Em outras palavras, o dono de um utilitário beberrão roda menos se o preço da gasolina subir por seis meses. Entretanto, se o preço continuar alto por dois ou três anos, seu comportamento poderá dar uma guinada e, talvez, ele não só compre um carro menor como mude para uma casa mais perto do trabalho. Foi o que aconteceu, com as vendas de utilitários nos Estados Unidos, caindo 30% até meados de 2008, período pré-crise financeira, quando a gasolina ainda estava cara.

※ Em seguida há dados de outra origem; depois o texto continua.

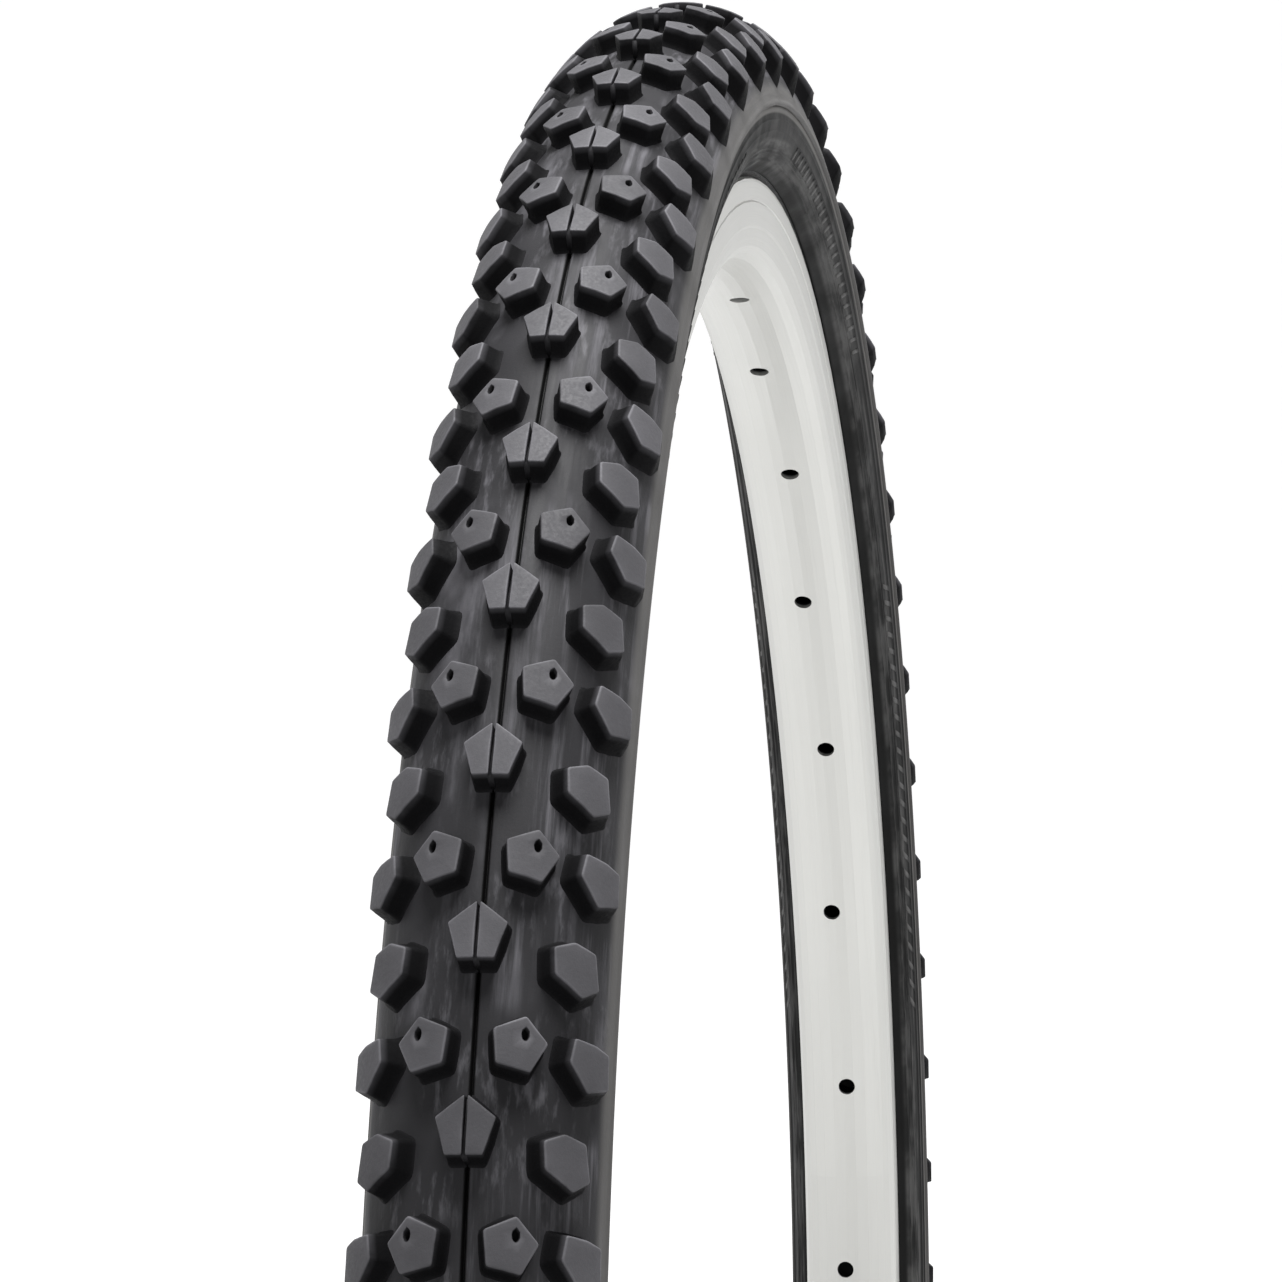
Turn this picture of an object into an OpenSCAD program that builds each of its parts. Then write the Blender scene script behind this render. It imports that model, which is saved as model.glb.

O maior argumento contra um novo imposto é contornável. Dizem que ele agravaria a recessão americana. Mas esse aumento de receita poderia se contrabalançado com a redução de outro imposto. Melhor ainda, para tornar essa neutralidade visível, o governo poderia distribuir esses fundos mandando um cheque para cada família. O Alaska faz isso com a receita que obtém taxando a exploração de petróleo. Essa medida manteria o incentivo para economizar derivados de petróleo (um preço alto é sempre um obstáculo ao consumo), mas permitiria aumentar outros gastos.  Usando esse argumento, Obama poderia ir além e, dando o exemplo, conclamar os países no rol dos grandes geradores de gases do efeito estufa a taxar o carbono.

Mesmo que os Estados Unidos agissem sozinhos, teriam ainda outra vantagem. O peso do país como consumidor é tal que o aumento de preço na ponta do consumidor, decorrente do imposto, reduziria não só a demanda como também o valor recebido pelos produtores de petróleo, mantendo uma pressão de baixa permanente sobre o preço mundial do barril.

Isso significa que o peso do novo imposto seria dividido entre os consumidores e países exportadores. De tabela, esse resultado também minaria a força de ditadores (e candidatos ao posto) de países que caíram vítimas da “maldição do petróleo”. Ela dita que a riqueza fácil proveniente da venda de vastas reservas produz ditaduras ou as chamadas democraturas. Só para citar os suspeitos de sempre, Putin, Chávez e os aiatolás do Irã, através de Mahmoud Ahmadinejad, teriam suas asas cortadas se os preços continuassem deprimidos.

Obama prometeu recuperar a estatura moral de seu país. Por isso, outra variante do argumento acima para justificar consumir menos é a redução da dependência de petróleo advindo de países com regimes instáveis e/ou detestáveis. A necessidade energética de se manter próximo a esses governos suja a reputação e a capacidade de liderança norte-americana, além de ser uma fonte de corrupção de empresas e de políticos. Como bônus, essa posição agrada eleitores de variadas inclinações políticas.

Infelizmente, nesse momento, Obama parece inclinado a adotar o sistema de cap and trade (limite e troque), embora vários de seus assessores favoreçam a taxação do carbono. Nesse caso, as empresas terão um teto de emissões e, se precisarem emitir além dele, deverão comprar quotas extras em um mercado de carbono. A vantagem política desse sistema é encobrir os custos do controle de emissões. Eles seriam absorvidos inicialmente pelas empresas que acabariam os repassando aos consumidores. Assim, o governo ficaria livre do ato impopular de criar uma nova taxa. Essa alternativa funciona bem para problemas localizados que envolvem poucas empresas. Mas, para um programa que abranja toda a economia, o cap and trade é burocrático e sujeito a fraudes e manipulações políticas (confira coluna anterior Taxando o carbono, de 27.02.2007).

Estadista é aquele que tem capacidade tática de liderança e negociação, superando resistências miúdas, para mirar longe e alcançar grandes metas de bem-estar. De preferência, que se estendam além das suas fronteiras. O populista, ao contrário, hipoteca o futuro para distribuir pequenos favores. Obama se elegeu superando o ódio racial, um problema norte-americano, até então, intratável. Conta, agora, com todo o capital político que um presidente tem no início de mandato. As razões estão ao lado de um imposto sobre carbono.

Então, com o perdão do clichê: Obama, você pode!